▶ _Problem_
Restate the full set of records exactly, word for word.
-- Begin Records for this task --
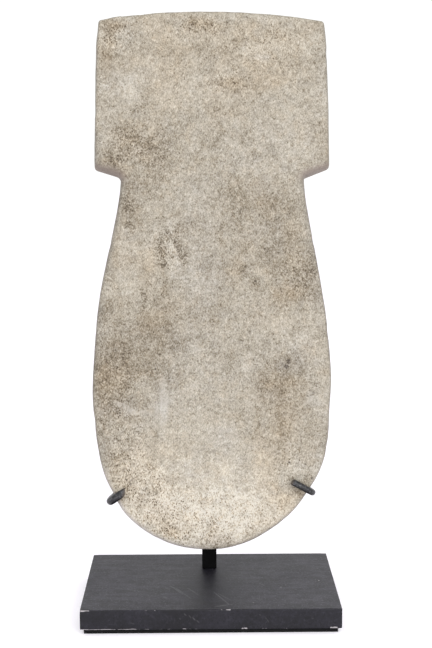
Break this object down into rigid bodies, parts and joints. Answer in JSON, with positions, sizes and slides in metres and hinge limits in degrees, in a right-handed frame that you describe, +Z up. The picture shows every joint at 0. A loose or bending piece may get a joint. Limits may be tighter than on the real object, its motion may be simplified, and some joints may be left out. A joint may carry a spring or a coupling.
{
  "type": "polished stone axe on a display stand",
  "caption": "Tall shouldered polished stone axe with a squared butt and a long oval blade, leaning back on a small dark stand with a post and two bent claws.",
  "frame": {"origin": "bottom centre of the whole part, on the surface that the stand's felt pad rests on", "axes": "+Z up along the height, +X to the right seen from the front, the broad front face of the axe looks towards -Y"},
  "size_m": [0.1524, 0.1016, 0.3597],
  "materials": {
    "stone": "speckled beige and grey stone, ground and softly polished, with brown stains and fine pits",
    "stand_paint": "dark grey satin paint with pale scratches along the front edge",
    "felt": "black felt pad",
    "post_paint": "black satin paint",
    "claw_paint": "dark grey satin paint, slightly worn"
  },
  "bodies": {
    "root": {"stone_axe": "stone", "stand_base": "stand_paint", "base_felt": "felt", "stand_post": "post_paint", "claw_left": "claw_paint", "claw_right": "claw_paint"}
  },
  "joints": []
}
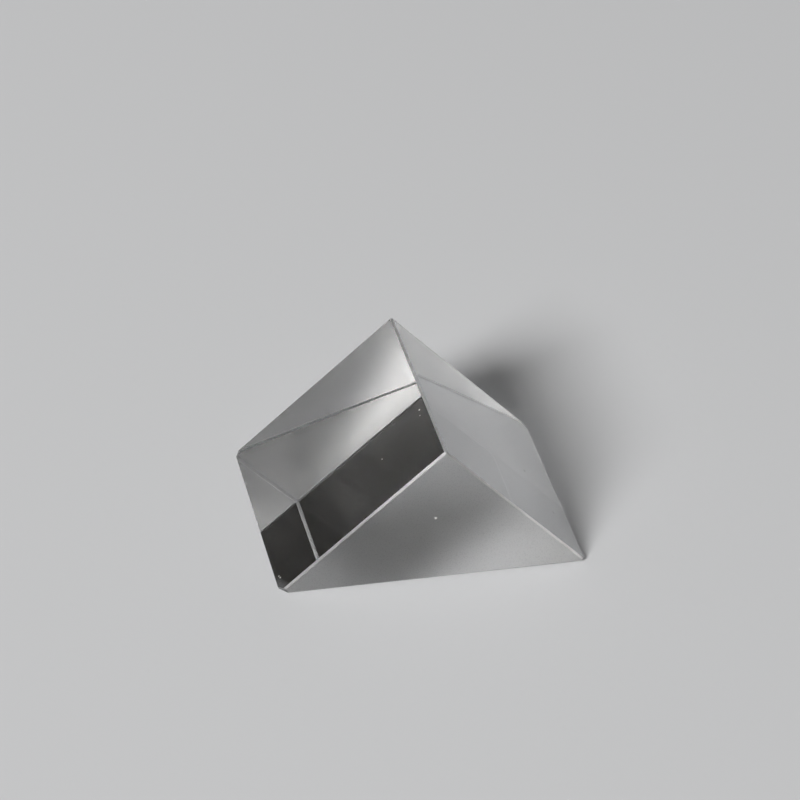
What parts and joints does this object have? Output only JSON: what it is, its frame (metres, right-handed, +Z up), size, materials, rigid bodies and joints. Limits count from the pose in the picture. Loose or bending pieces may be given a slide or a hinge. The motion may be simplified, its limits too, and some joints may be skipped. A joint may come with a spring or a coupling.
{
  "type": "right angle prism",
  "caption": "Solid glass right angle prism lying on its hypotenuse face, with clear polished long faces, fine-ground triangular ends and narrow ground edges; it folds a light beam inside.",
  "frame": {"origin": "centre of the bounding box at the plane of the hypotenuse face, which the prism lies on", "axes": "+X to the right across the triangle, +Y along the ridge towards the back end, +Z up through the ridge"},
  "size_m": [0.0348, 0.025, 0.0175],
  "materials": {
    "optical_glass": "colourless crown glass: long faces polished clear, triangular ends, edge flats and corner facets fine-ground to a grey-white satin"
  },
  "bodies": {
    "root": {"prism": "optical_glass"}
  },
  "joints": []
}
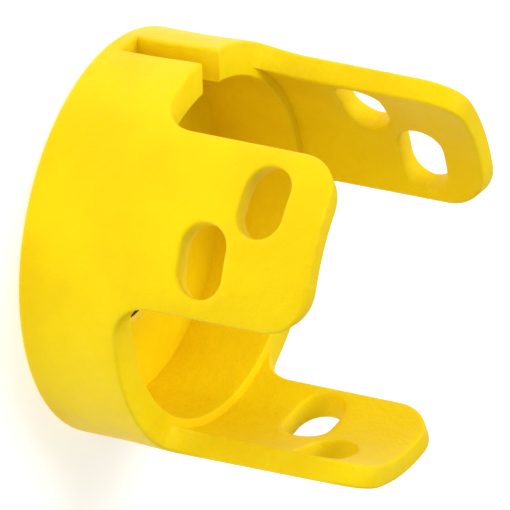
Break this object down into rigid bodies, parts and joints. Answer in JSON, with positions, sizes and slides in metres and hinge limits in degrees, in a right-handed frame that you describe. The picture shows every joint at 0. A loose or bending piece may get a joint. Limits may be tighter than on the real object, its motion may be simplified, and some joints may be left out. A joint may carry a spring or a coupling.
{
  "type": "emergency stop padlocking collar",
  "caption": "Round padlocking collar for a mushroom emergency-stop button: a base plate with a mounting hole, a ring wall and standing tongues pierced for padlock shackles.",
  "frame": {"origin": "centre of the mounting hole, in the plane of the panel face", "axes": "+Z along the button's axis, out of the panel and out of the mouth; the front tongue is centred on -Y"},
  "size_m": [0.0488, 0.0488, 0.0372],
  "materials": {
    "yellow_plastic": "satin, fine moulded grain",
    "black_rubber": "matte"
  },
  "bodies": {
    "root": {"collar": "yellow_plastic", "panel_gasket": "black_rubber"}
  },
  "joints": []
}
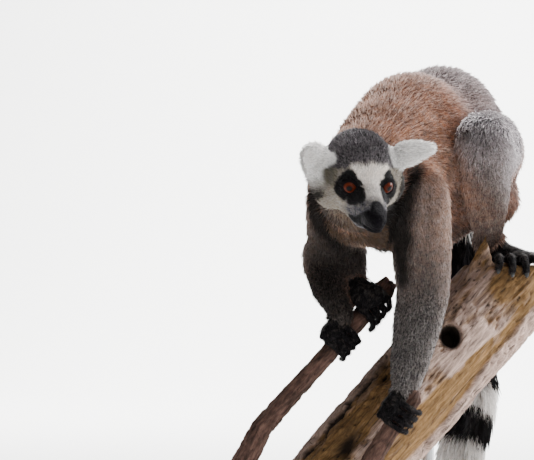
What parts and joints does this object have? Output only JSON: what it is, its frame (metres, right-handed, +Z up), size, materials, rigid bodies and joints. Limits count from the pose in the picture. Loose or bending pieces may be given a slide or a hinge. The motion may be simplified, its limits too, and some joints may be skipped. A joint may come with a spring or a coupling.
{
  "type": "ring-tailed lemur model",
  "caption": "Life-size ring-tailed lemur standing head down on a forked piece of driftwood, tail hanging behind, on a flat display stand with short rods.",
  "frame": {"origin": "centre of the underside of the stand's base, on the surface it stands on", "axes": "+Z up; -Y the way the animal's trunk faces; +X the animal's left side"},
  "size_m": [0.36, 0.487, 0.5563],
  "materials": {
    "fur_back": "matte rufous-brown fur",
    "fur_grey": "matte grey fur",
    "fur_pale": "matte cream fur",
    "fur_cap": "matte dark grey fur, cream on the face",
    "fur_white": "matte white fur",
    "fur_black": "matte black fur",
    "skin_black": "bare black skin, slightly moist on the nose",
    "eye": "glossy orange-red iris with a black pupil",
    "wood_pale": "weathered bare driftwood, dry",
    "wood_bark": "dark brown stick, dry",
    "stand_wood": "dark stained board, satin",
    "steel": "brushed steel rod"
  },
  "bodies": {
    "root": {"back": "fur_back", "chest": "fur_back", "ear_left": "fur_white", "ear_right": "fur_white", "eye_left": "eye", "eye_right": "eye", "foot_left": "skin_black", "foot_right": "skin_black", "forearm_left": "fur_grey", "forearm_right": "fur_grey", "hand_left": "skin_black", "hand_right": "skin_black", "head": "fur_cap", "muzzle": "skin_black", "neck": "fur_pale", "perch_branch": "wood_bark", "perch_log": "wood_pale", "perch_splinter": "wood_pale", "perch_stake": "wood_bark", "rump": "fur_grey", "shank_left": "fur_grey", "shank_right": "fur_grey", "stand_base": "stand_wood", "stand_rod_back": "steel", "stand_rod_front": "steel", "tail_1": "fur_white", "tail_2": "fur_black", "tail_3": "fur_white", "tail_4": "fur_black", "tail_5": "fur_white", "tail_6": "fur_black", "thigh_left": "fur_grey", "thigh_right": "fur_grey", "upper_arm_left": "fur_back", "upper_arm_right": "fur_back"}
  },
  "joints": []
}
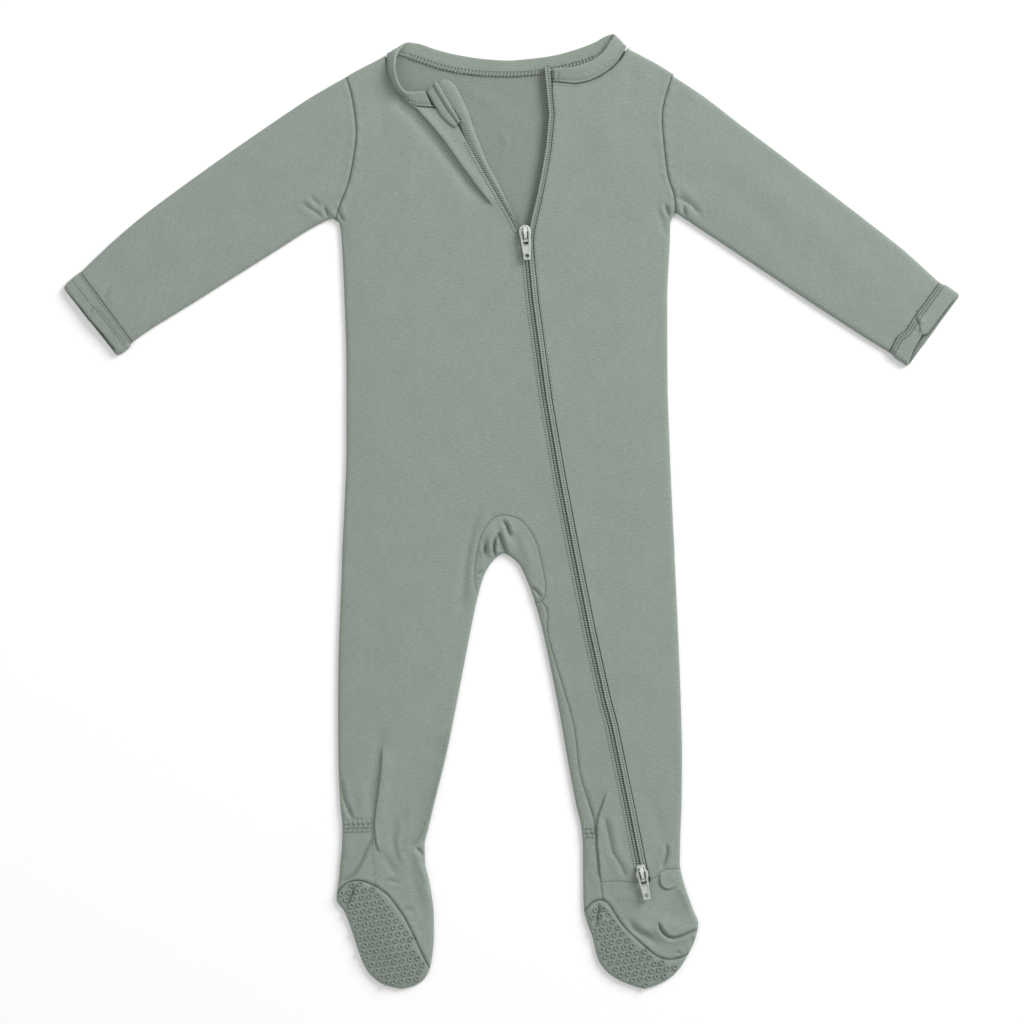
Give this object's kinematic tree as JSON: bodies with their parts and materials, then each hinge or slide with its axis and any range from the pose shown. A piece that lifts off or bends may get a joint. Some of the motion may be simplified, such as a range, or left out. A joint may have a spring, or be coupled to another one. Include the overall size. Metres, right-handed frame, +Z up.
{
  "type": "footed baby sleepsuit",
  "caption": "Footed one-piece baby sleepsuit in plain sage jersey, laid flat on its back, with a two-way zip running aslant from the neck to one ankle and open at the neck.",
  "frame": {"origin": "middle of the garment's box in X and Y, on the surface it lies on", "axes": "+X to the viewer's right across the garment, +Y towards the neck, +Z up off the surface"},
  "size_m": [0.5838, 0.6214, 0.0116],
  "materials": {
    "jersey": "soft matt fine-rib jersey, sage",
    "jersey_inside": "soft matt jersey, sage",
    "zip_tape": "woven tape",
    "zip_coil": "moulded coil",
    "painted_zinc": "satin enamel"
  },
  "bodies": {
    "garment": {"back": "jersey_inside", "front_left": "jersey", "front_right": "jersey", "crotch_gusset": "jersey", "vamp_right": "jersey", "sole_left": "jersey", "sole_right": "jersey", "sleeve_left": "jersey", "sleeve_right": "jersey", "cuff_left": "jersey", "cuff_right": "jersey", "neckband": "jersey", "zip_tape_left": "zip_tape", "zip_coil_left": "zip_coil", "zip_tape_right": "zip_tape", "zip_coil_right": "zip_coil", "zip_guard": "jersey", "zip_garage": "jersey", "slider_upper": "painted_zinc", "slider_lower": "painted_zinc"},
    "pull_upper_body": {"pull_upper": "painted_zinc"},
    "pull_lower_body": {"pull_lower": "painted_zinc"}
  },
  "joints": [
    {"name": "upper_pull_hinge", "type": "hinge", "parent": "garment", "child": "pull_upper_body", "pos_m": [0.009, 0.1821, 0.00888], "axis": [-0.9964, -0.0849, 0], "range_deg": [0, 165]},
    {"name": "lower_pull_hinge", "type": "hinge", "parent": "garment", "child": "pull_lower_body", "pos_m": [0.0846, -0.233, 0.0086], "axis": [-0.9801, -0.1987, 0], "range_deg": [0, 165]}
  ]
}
-- End Records for this task --
▶ _Expected answer_
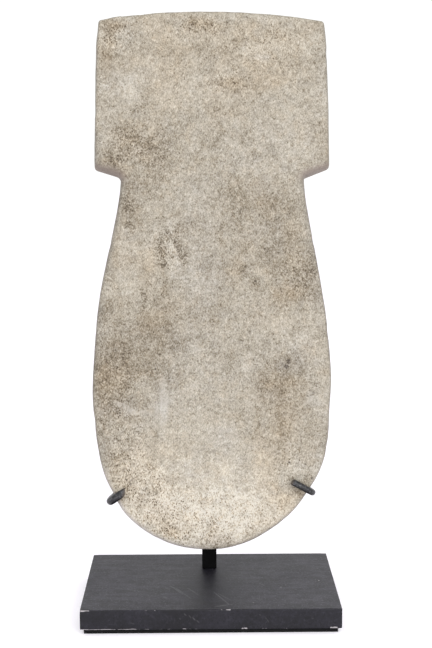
Break this object down into rigid bodies, parts and joints. Answer in JSON, with positions, sizes and slides in metres and hinge limits in degrees, in a right-handed frame that you describe, +Z up. The picture shows every joint at 0. A loose or bending piece may get a joint. Limits may be tighter than on the real object, its motion may be simplified, and some joints may be left out. A joint may carry a spring or a coupling.
{
  "type": "polished stone axe on a display stand",
  "caption": "Tall shouldered polished stone axe with a squared butt and a long oval blade, leaning back on a small dark stand with a post and two bent claws.",
  "frame": {"origin": "bottom centre of the whole part, on the surface that the stand's felt pad rests on", "axes": "+Z up along the height, +X to the right seen from the front, the broad front face of the axe looks towards -Y"},
  "size_m": [0.1524, 0.1016, 0.3597],
  "materials": {
    "stone": "speckled beige and grey stone, ground and softly polished, with brown stains and fine pits",
    "stand_paint": "dark grey satin paint with pale scratches along the front edge",
    "felt": "black felt pad",
    "post_paint": "black satin paint",
    "claw_paint": "dark grey satin paint, slightly worn"
  },
  "bodies": {
    "root": {"stone_axe": "stone", "stand_base": "stand_paint", "base_felt": "felt", "stand_post": "post_paint", "claw_left": "claw_paint", "claw_right": "claw_paint"}
  },
  "joints": []
}
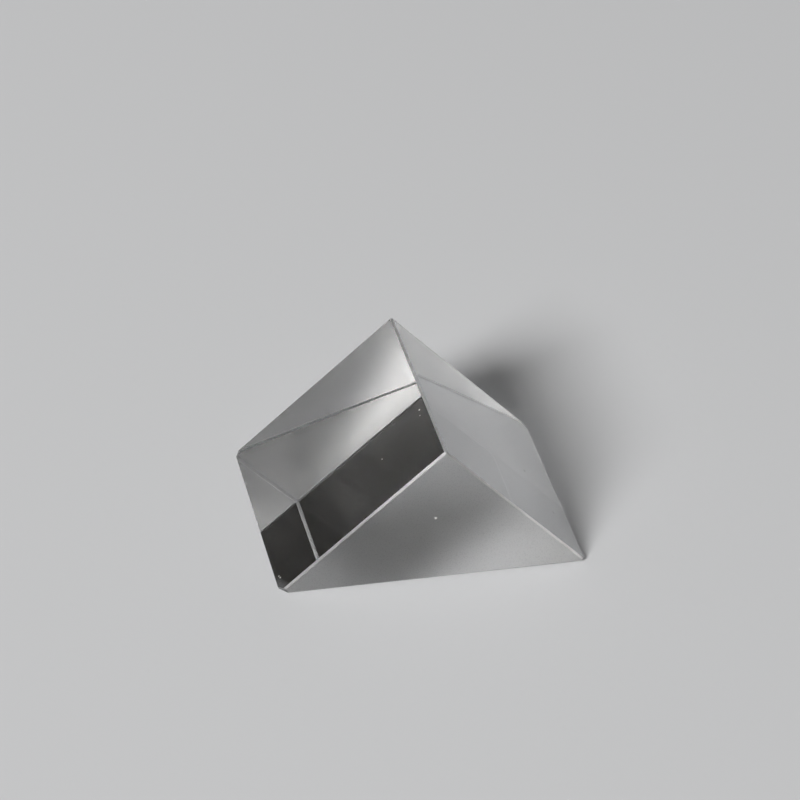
What parts and joints does this object have? Output only JSON: what it is, its frame (metres, right-handed, +Z up), size, materials, rigid bodies and joints. Limits count from the pose in the picture. Loose or bending pieces may be given a slide or a hinge. The motion may be simplified, its limits too, and some joints may be skipped. A joint may come with a spring or a coupling.
{
  "type": "right angle prism",
  "caption": "Solid glass right angle prism lying on its hypotenuse face, with clear polished long faces, fine-ground triangular ends and narrow ground edges; it folds a light beam inside.",
  "frame": {"origin": "centre of the bounding box at the plane of the hypotenuse face, which the prism lies on", "axes": "+X to the right across the triangle, +Y along the ridge towards the back end, +Z up through the ridge"},
  "size_m": [0.0348, 0.025, 0.0175],
  "materials": {
    "optical_glass": "colourless crown glass: long faces polished clear, triangular ends, edge flats and corner facets fine-ground to a grey-white satin"
  },
  "bodies": {
    "root": {"prism": "optical_glass"}
  },
  "joints": []
}
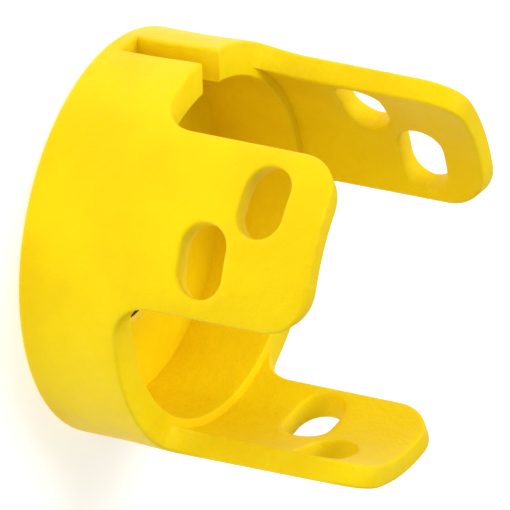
Break this object down into rigid bodies, parts and joints. Answer in JSON, with positions, sizes and slides in metres and hinge limits in degrees, in a right-handed frame that you describe. The picture shows every joint at 0. A loose or bending piece may get a joint. Limits may be tighter than on the real object, its motion may be simplified, and some joints may be left out. A joint may carry a spring or a coupling.
{
  "type": "emergency stop padlocking collar",
  "caption": "Round padlocking collar for a mushroom emergency-stop button: a base plate with a mounting hole, a ring wall and standing tongues pierced for padlock shackles.",
  "frame": {"origin": "centre of the mounting hole, in the plane of the panel face", "axes": "+Z along the button's axis, out of the panel and out of the mouth; the front tongue is centred on -Y"},
  "size_m": [0.0488, 0.0488, 0.0372],
  "materials": {
    "yellow_plastic": "satin, fine moulded grain",
    "black_rubber": "matte"
  },
  "bodies": {
    "root": {"collar": "yellow_plastic", "panel_gasket": "black_rubber"}
  },
  "joints": []
}
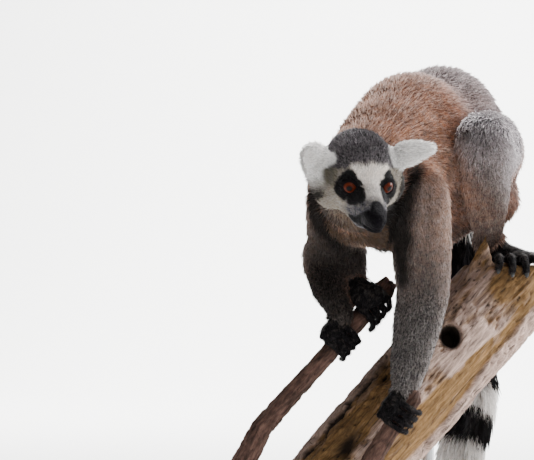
What parts and joints does this object have? Output only JSON: what it is, its frame (metres, right-handed, +Z up), size, materials, rigid bodies and joints. Limits count from the pose in the picture. Loose or bending pieces may be given a slide or a hinge. The motion may be simplified, its limits too, and some joints may be skipped. A joint may come with a spring or a coupling.
{
  "type": "ring-tailed lemur model",
  "caption": "Life-size ring-tailed lemur standing head down on a forked piece of driftwood, tail hanging behind, on a flat display stand with short rods.",
  "frame": {"origin": "centre of the underside of the stand's base, on the surface it stands on", "axes": "+Z up; -Y the way the animal's trunk faces; +X the animal's left side"},
  "size_m": [0.36, 0.487, 0.5563],
  "materials": {
    "fur_back": "matte rufous-brown fur",
    "fur_grey": "matte grey fur",
    "fur_pale": "matte cream fur",
    "fur_cap": "matte dark grey fur, cream on the face",
    "fur_white": "matte white fur",
    "fur_black": "matte black fur",
    "skin_black": "bare black skin, slightly moist on the nose",
    "eye": "glossy orange-red iris with a black pupil",
    "wood_pale": "weathered bare driftwood, dry",
    "wood_bark": "dark brown stick, dry",
    "stand_wood": "dark stained board, satin",
    "steel": "brushed steel rod"
  },
  "bodies": {
    "root": {"back": "fur_back", "chest": "fur_back", "ear_left": "fur_white", "ear_right": "fur_white", "eye_left": "eye", "eye_right": "eye", "foot_left": "skin_black", "foot_right": "skin_black", "forearm_left": "fur_grey", "forearm_right": "fur_grey", "hand_left": "skin_black", "hand_right": "skin_black", "head": "fur_cap", "muzzle": "skin_black", "neck": "fur_pale", "perch_branch": "wood_bark", "perch_log": "wood_pale", "perch_splinter": "wood_pale", "perch_stake": "wood_bark", "rump": "fur_grey", "shank_left": "fur_grey", "shank_right": "fur_grey", "stand_base": "stand_wood", "stand_rod_back": "steel", "stand_rod_front": "steel", "tail_1": "fur_white", "tail_2": "fur_black", "tail_3": "fur_white", "tail_4": "fur_black", "tail_5": "fur_white", "tail_6": "fur_black", "thigh_left": "fur_grey", "thigh_right": "fur_grey", "upper_arm_left": "fur_back", "upper_arm_right": "fur_back"}
  },
  "joints": []
}
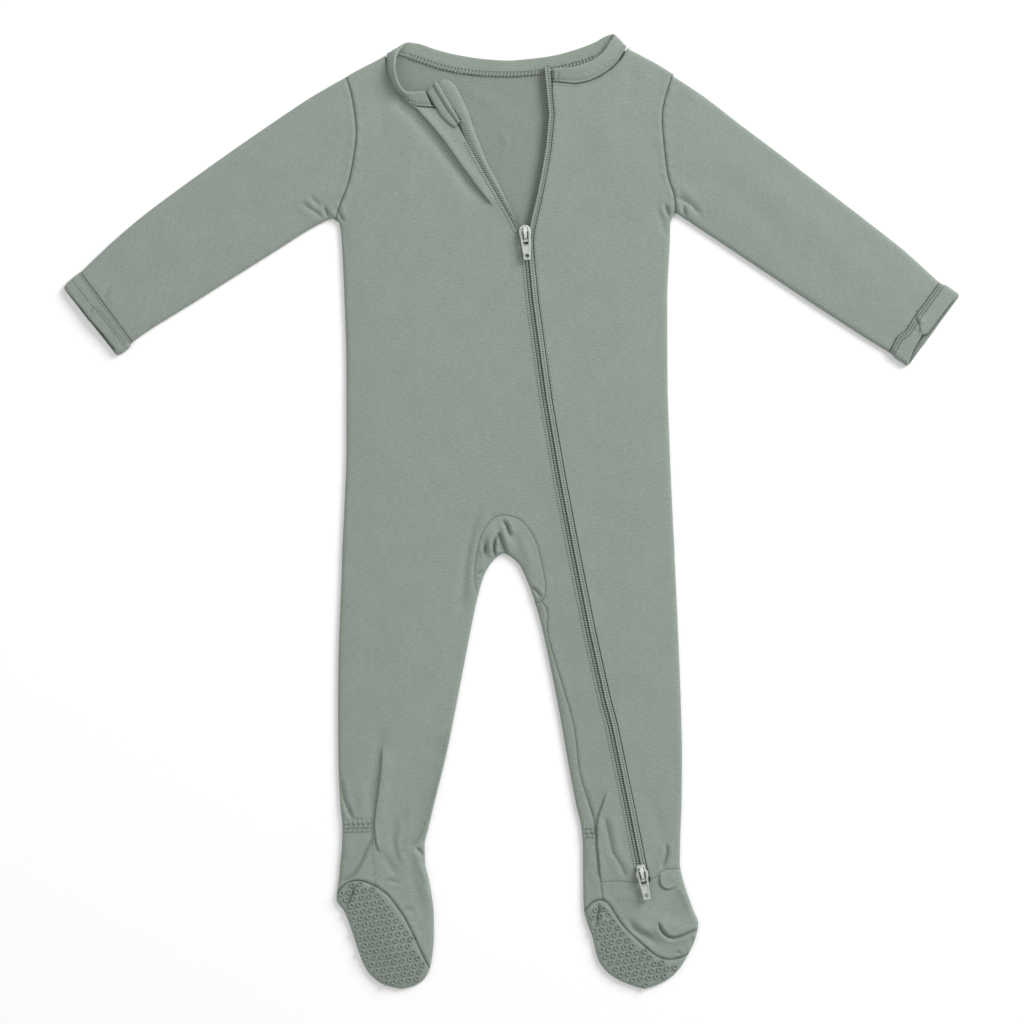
Give this object's kinematic tree as JSON: bodies with their parts and materials, then each hinge or slide with its axis and any range from the pose shown. A piece that lifts off or bends may get a joint. Some of the motion may be simplified, such as a range, or left out. A joint may have a spring, or be coupled to another one. Include the overall size. Metres, right-handed frame, +Z up.
{
  "type": "footed baby sleepsuit",
  "caption": "Footed one-piece baby sleepsuit in plain sage jersey, laid flat on its back, with a two-way zip running aslant from the neck to one ankle and open at the neck.",
  "frame": {"origin": "middle of the garment's box in X and Y, on the surface it lies on", "axes": "+X to the viewer's right across the garment, +Y towards the neck, +Z up off the surface"},
  "size_m": [0.5838, 0.6214, 0.0116],
  "materials": {
    "jersey": "soft matt fine-rib jersey, sage",
    "jersey_inside": "soft matt jersey, sage",
    "zip_tape": "woven tape",
    "zip_coil": "moulded coil",
    "painted_zinc": "satin enamel"
  },
  "bodies": {
    "garment": {"back": "jersey_inside", "front_left": "jersey", "front_right": "jersey", "crotch_gusset": "jersey", "vamp_right": "jersey", "sole_left": "jersey", "sole_right": "jersey", "sleeve_left": "jersey", "sleeve_right": "jersey", "cuff_left": "jersey", "cuff_right": "jersey", "neckband": "jersey", "zip_tape_left": "zip_tape", "zip_coil_left": "zip_coil", "zip_tape_right": "zip_tape", "zip_coil_right": "zip_coil", "zip_guard": "jersey", "zip_garage": "jersey", "slider_upper": "painted_zinc", "slider_lower": "painted_zinc"},
    "pull_upper_body": {"pull_upper": "painted_zinc"},
    "pull_lower_body": {"pull_lower": "painted_zinc"}
  },
  "joints": [
    {"name": "upper_pull_hinge", "type": "hinge", "parent": "garment", "child": "pull_upper_body", "pos_m": [0.009, 0.1821, 0.00888], "axis": [-0.9964, -0.0849, 0], "range_deg": [0, 165]},
    {"name": "lower_pull_hinge", "type": "hinge", "parent": "garment", "child": "pull_lower_body", "pos_m": [0.0846, -0.233, 0.0086], "axis": [-0.9801, -0.1987, 0], "range_deg": [0, 165]}
  ]
}